[Stated problem]: Pull every line with the word "this" out of the entries below.

[Exercise inputs]:

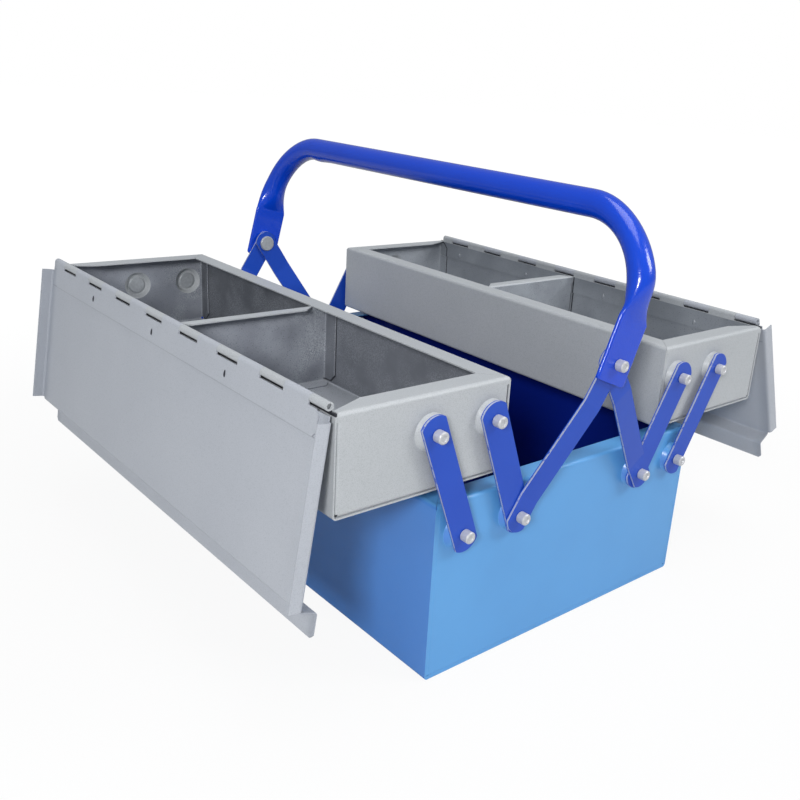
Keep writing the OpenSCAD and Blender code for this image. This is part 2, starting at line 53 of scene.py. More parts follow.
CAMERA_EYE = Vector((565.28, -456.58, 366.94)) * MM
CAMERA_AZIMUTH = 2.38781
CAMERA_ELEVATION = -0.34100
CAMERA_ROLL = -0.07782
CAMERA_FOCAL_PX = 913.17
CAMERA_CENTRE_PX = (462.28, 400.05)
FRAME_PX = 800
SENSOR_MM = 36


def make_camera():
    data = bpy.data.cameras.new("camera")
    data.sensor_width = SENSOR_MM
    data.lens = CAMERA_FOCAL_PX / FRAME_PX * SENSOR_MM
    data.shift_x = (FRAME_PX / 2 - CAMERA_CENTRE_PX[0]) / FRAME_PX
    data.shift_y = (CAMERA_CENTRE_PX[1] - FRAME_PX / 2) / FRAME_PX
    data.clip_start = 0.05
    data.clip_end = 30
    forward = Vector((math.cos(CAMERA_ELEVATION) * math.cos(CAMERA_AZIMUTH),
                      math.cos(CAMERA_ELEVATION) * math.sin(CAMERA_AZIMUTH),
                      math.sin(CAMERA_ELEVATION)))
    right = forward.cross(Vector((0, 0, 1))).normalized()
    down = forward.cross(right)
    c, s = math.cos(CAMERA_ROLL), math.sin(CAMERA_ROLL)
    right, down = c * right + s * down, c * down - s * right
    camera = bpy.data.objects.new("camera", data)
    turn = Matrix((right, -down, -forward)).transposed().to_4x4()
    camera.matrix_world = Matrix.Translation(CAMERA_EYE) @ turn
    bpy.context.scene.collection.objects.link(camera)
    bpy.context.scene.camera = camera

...

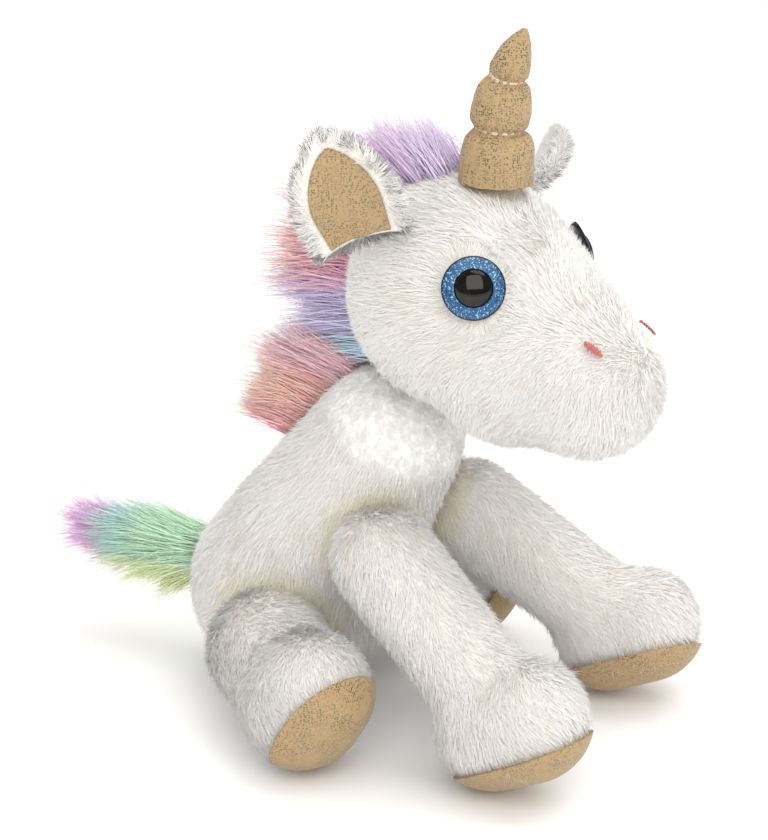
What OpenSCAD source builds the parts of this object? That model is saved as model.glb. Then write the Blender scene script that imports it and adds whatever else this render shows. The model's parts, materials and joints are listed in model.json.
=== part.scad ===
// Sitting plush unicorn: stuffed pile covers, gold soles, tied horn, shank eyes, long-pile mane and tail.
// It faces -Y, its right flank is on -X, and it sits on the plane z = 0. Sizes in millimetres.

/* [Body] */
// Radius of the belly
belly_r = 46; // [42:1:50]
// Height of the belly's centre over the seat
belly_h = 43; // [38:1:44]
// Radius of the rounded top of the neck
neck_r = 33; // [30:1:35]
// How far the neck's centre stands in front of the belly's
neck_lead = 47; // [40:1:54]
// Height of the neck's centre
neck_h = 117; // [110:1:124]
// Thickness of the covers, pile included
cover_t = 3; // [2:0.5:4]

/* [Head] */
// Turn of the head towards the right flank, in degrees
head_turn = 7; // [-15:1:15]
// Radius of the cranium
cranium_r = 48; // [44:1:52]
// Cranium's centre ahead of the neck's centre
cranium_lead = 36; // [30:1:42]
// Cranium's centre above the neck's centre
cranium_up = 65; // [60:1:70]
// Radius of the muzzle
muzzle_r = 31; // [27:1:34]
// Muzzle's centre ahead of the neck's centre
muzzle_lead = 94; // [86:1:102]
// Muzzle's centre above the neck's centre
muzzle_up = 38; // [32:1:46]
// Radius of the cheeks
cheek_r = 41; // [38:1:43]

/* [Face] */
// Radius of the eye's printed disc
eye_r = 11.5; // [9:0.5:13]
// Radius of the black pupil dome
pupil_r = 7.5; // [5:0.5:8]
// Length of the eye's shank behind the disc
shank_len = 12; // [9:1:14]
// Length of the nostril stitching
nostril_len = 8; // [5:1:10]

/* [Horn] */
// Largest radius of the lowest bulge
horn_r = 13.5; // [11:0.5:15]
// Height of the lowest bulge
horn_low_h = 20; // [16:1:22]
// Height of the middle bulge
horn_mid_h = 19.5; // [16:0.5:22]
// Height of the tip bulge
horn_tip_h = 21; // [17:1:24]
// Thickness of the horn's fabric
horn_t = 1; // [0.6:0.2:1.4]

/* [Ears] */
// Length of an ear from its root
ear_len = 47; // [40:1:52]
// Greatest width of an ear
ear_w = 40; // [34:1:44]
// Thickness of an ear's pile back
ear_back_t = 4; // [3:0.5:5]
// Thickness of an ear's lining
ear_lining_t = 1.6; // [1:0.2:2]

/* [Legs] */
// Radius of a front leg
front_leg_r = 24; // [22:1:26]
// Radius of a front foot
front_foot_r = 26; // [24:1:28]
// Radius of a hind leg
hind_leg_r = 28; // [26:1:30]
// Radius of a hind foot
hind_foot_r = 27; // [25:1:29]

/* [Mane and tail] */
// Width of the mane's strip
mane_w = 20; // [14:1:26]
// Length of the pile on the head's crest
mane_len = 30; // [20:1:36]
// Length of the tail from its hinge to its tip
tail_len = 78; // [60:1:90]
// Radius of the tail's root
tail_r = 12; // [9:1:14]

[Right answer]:
Keep writing the OpenSCAD and Blender code for this image. This is part 2, starting at line 53 of scene.py. More parts follow.
What OpenSCAD source builds the parts of this object? That model is saved as model.glb. Then write the Blender scene script that imports it and adds whatever else this render shows. The model's parts, materials and joints are listed in model.json.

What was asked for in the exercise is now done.